Ambitious plan to reform RMA
The latest review urges totally new ways of planning. But will it come with too hefty a price tag, asks Caroline Miller.
If the recommendations of the Resource Management Review Panel are accepted, we will see a new commitment to the wellbeing of present and future generations, while recognising the concept of Te Mana o te Taiao (the health and wellbeing of the environment).
This review of the Resource Management Act also recognises that New Zealand is a largely urban nation, and there is greater commitment to directly addressing the complex issue of achieving good quality and environmentally informed urban development.
Comprehensive and wide-ranging changes are being proposed, with the RMA replaced by two new acts: a Natural and Built Environments Act, and a Strategic Planning Act. The first would focus on enhancing environmental quality, essentially what the RMA set out to do. The second would promote the strategic integration of functions across the resource management system through development of regional spatial strategies.

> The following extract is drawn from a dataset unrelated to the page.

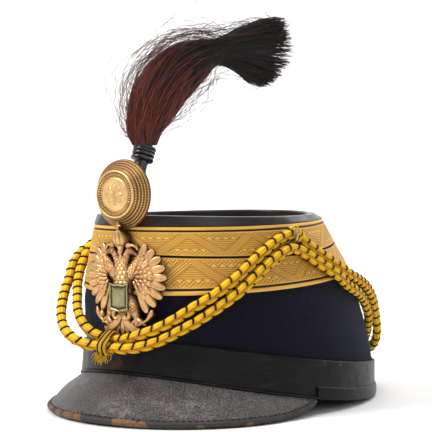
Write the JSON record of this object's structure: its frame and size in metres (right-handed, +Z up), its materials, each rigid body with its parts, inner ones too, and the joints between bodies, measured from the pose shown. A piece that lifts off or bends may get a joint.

The Government announced a comprehensive review of the RMA in July 2019 to deal with an increasingly dysfunctional act. The review panel, chaired by retired Court of Appeal judge Tony Randerson, QC, was required to report on how to improve environmental outcomes and better enable development within environmental limits.

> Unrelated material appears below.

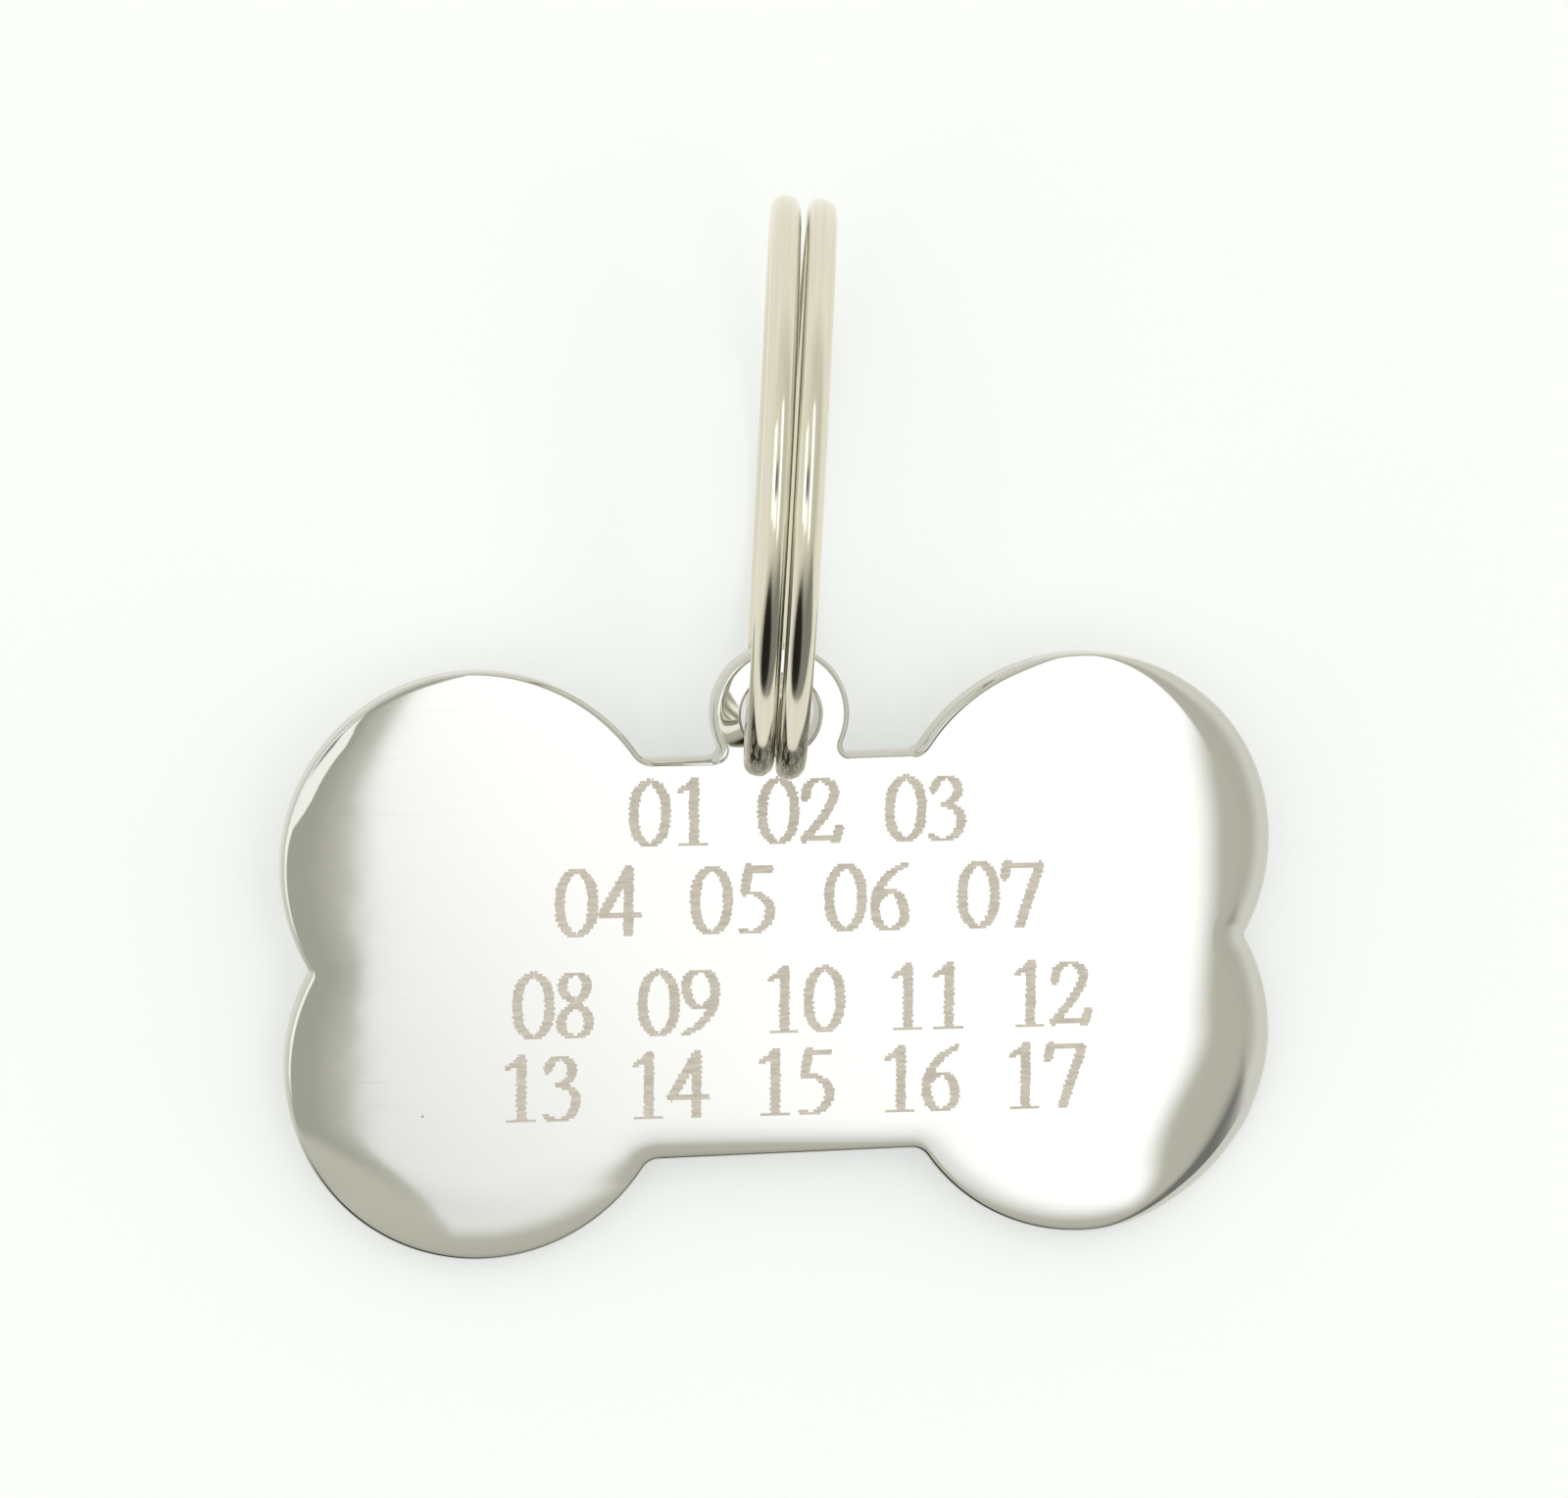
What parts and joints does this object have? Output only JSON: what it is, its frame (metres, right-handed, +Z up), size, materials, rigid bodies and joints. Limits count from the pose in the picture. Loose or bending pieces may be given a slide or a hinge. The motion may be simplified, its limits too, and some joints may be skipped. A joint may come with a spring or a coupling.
{
  "type": "pet id tag",
  "caption": "Bone-shaped polished steel id tag for a pet's collar, with a pierced ear and a split ring that swings in it.",
  "frame": {"origin": "on the surface that the part stands on, under the middle of its bounding box", "axes": "+Z up; +Y from the tag's lower lobes towards the ring; +X to the right of the engraved face"},
  "size_m": [0.038, 0.0386, 0.0213],
  "materials": {
    "polished_steel": "mirror-polished stainless steel with fine-line engraved counting numbers",
    "ring_wire": "bright drawn spring wire"
  },
  "bodies": {
    "tag": {"tag_plate": "polished_steel"},
    "ring": {"split_ring": "ring_wire"}
  },
  "joints": [
    {"name": "ring_swing", "type": "hinge", "parent": "tag", "child": "ring", "pos_m": [-0.00013, 0.00066, 0.00436], "axis": [0.9833, -0.0929, 0.1564], "range_deg": [-50, 0]}
  ]
}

Central government is also to have a much greater role in the new resource management system, through the use of targets including environmental limits or standards. This creates a stronger role for the existing RMA National Environmental Standards (NES) and National Policy Statements (NPS), which central government has started to use in earnest only in the past 15 years or so. These will be expanded and integrated to form a single document.
Water allocation and management, a contentious area already slated for reform, is likely to be a focus of such involvement. There is also to be more direction from central government on how these issues are to be reflected in all plans produced under the new acts, which seems to predicate a stronger role for the Ministry for the
Environment or an expanded Environmental Protection Authority.

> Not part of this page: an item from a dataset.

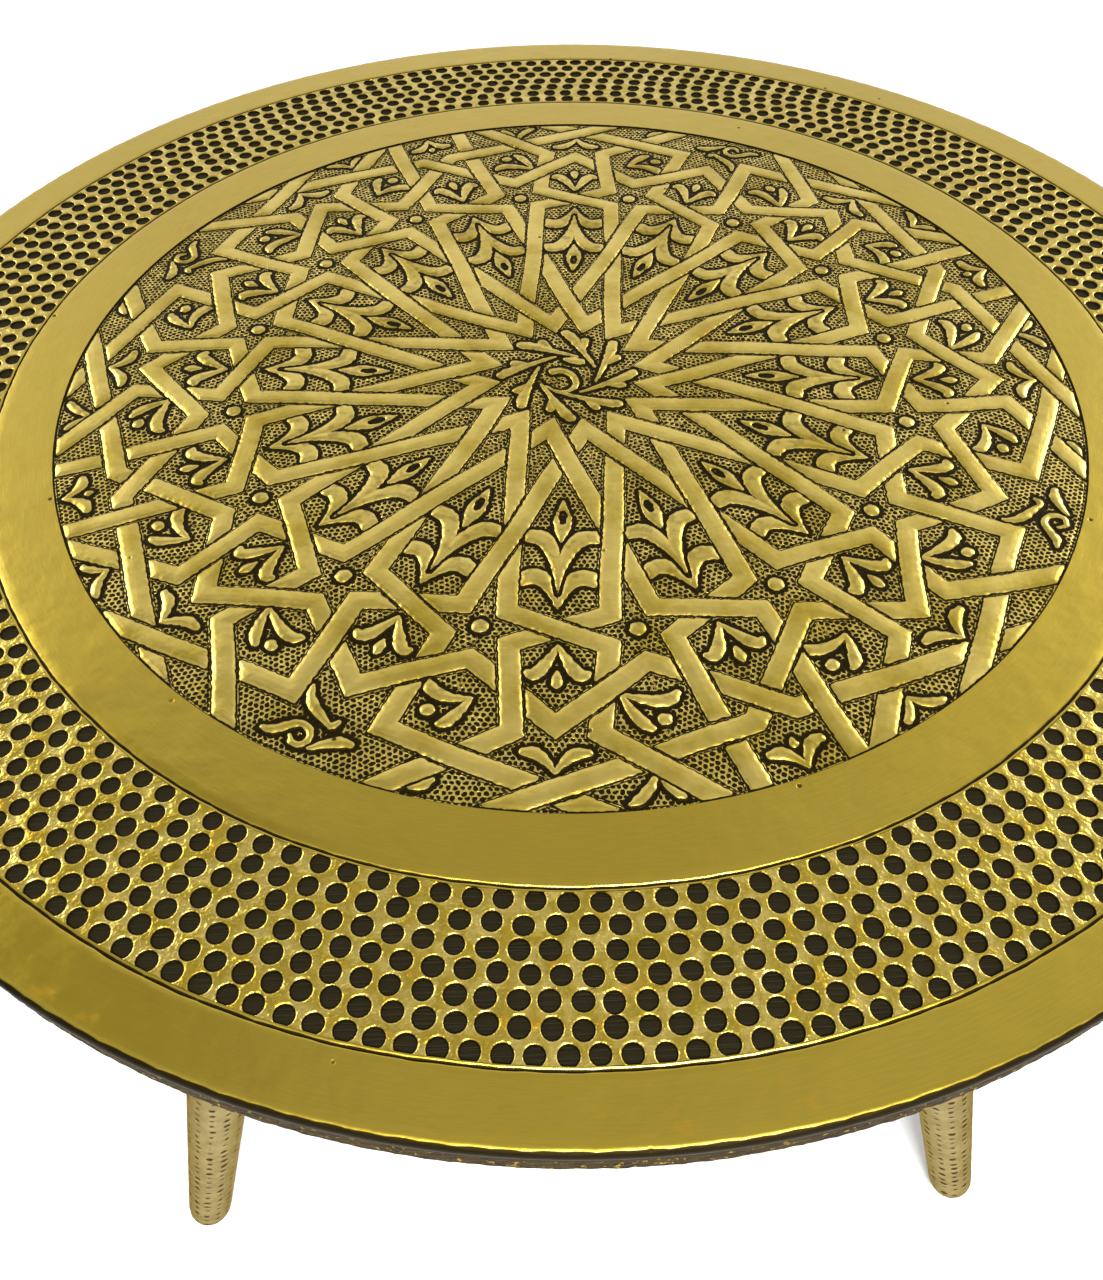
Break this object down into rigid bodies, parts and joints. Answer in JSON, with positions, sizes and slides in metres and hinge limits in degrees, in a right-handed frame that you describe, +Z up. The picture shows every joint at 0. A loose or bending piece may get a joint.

Treaty principles get greater recognition
A National Ma¯ ori Advisory Board will be created, presumably to ensure the Te Mana o te Taiao pillar of the legislation is achieved. There is also an ongoing commitment to the principles of Te Tiriti o Waitangi remaining a mandatory part of all planning and decision-making.
As in the past, central government will have a stronger presence in the planning system, to ensure greater uniformity. There seems the potential for greater central government involvement to crowd out or limit the involvement of communities in shaping the planning and management of their local environment.
The most significant changes are in what plans will be needed, what those plans will address, and who will make those plans. The panel believes regulatory plans need to be simplified and integrated.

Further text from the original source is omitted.